Fort Halifax was completed on 4 September 1754 and the raids on the fort began on 6 November. Wabanaki killed and scalped one soldier and took four others captive. In response, Governor Shirley sent 100 more troops to the fort. The following year, the natives conducted the Northeast Coast campaign and then began the 1756 campaign in the spring.

== Campaign ==
Williamson reports that the natives had killed hundreds of British settlers in the campaign. On 24 March the natives raided present-day Cushing, killing two men and scalping a third who survived. During what is now known as the Means Massacre, they captured a man at North Yarmouth and killed another man and captured a woman at Flying Point. On 3 May they ambushed three men and managed to take one prisoner to Canada (who eventually made his way to Halifax, where he died of smallpox). On 14 May about 20 natives led by Chief Poland ambushed another two men, killing one and scalping another who survived. At Georgetown, natives killed two parents and took their three children captive, The natives attacked the fort without success, however, they killed all the cattle on the Island.

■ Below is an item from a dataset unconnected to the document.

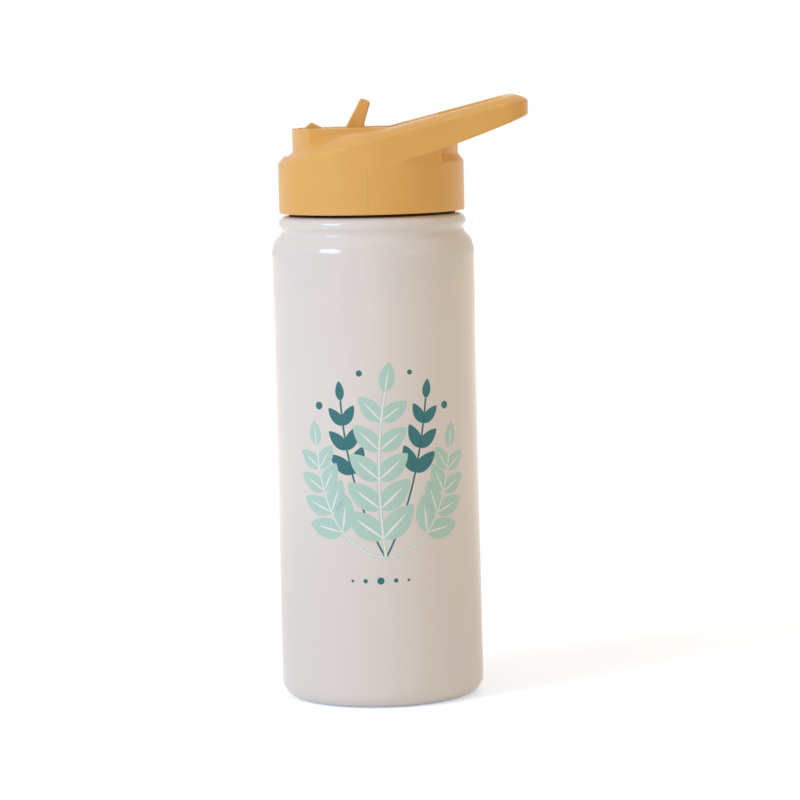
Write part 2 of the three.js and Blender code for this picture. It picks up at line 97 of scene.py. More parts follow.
def plain(piece):
    """Replaces a piece's mesh by what its modifiers make, and removes them."""
    bpy.context.view_layer.update()
    evaluated = piece.evaluated_get(bpy.context.evaluated_depsgraph_get())
    result = bpy.data.meshes.new_from_object(evaluated)
    result.name = piece.name
    piece.modifiers.clear()
    piece.data = result
    return piece


def tidy(piece, sharp_degrees, gap=0.002):
    """Closes seams and poles, points the faces outwards and smooths all but the sharp edges."""
    work = bmesh.new()
    work.from_mesh(piece.data)
    bmesh.ops.remove_doubles(work, verts=work.verts, dist=gap * MM)
    bmesh.ops.dissolve_degenerate(work, edges=work.edges, dist=gap * MM / 2)
    bmesh.ops.recalc_face_normals(work, faces=work.faces)
    work.to_mesh(piece.data)
    work.free()
    piece.data.shade_smooth()
    piece.data.set_sharp_from_angle(angle=math.radians(sharp_degrees))
    return piece


def report(piece):
    low = [min(v.co[i] for v in piece.data.vertices) / MM for i in range(3)]
    high = [max(v.co[i] for v in piece.data.vertices) / MM for i in range(3)]
    size = " x ".join(f"{b - a:.1f}" for a, b in zip(low, high))
    print(f"{piece.name}: {size} mm, {len(piece.data.polygons)} faces")


# %% [markdown]
# The photograph was taken from over a metre away with a long lens, a little above the lid, and the camera
# was tilted, so the bottle seems to lean. A camera fitted to the outline gives those figures. Its axes are
# written out from the three angles, so nothing has to be aimed by eye.

# %% Camera
# Metres, radians for the three angles, and millimetres for the lens and the sensor.
CAMERA_DISTANCE = 1.24497
CAMERA_HEIGHT = 0.23104
LOOK_DOWN = 0.0999
LOOK_ASIDE = 0.0068
TILT = -0.0235
LENS = 156.0
SENSOR_WIDTH = 36.0

look = Vector((
    math.sin(LOOK_ASIDE) * math.cos(LOOK_DOWN),
    math.cos(LOOK_ASIDE) * math.cos(LOOK_DOWN),
    -math.sin(LOOK_DOWN),
))
level_right = Vector((math.cos(LOOK_ASIDE), -math.sin(LOOK_ASIDE), 0))
level_up = level_right.cross(look)
right = level_right * math.cos(TILT) + level_up * math.sin(TILT)
up = level_up * math.cos(TILT) - level_right * math.sin(TILT)
turn = Matrix((right, up, -look)).transposed()

camera_data = bpy.data.cameras.new("camera")
camera_data.lens = LENS
camera_data.sensor_width = SENSOR_WIDTH
camera = bpy.data.objects.new("camera", camera_data)
camera.matrix_world = Matrix.Translation((0, -CAMERA_DISTANCE, CAMERA_HEIGHT)) @ turn.to_4x4()
bpy.context.scene.collection.objects.link(camera)
bpy.context.scene.camera = camera
print("camera at", [round(c, 3) for c in camera.location], "m with a", LENS, "mm lens")

# %% [markdown]
# Every finish is a tree of nodes, and so are the floor and the world. One helper sets or links the inputs of
# any node by name. A colour is written in screen levels, and another helper makes it the linear colour that
# Blender works in.

# %% Material helpers
def new_material(name):
    material = bpy.data.materials.new(name)
    material.use_nodes = True
    tree = material.node_tree
    return material, tree, tree.nodes["Principled BSDF"]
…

Four natives attacked and killed two soldiers at Fort Halifax. They also plundered fishing vessels, killing their crew. On 26 September they burned a schooner at St. Georges, killing three men while three others went missing. On October 14, the natives attacked Captain Rouse's ship, killing ten of his crew.

As a result of the campaign, numerous British settlers abandoned their farms and property. There were 260 soldiers at the garrisons who were divided into five ranging parties. The British had two vessels protecting the eastern seaboard.

== Aftermath ==
There was another campaign in 1757 and 1758. In 1757, the Anasunticooks fired on Captain Lithgow and a party of eight at Topsham. They wounded two of the soldiers and killed two others. Two natives were killed in the skirmish. They then attacked a blockhouse at Pleasant Point, killing one and, on 1 June, began the siege of a dwelling on Island Matinicus, where a family defended themselves and their five children and son-in-law for ten days. The father was killed, the rest taken into captivity and the house destroyed.

On 13 August 1758, Boishebert left Miramichi, New Brunswick, with 400 soldiers, including Acadians whom he led from Port Toulouse. They marched to Fort St George (Thomaston) and then Fort Western (present-day Augusta) and laid waste to farms but were unsuccessfully in taking the forts, and raided Munduncook (Friendship) where they wounded eight British settlers and killed others.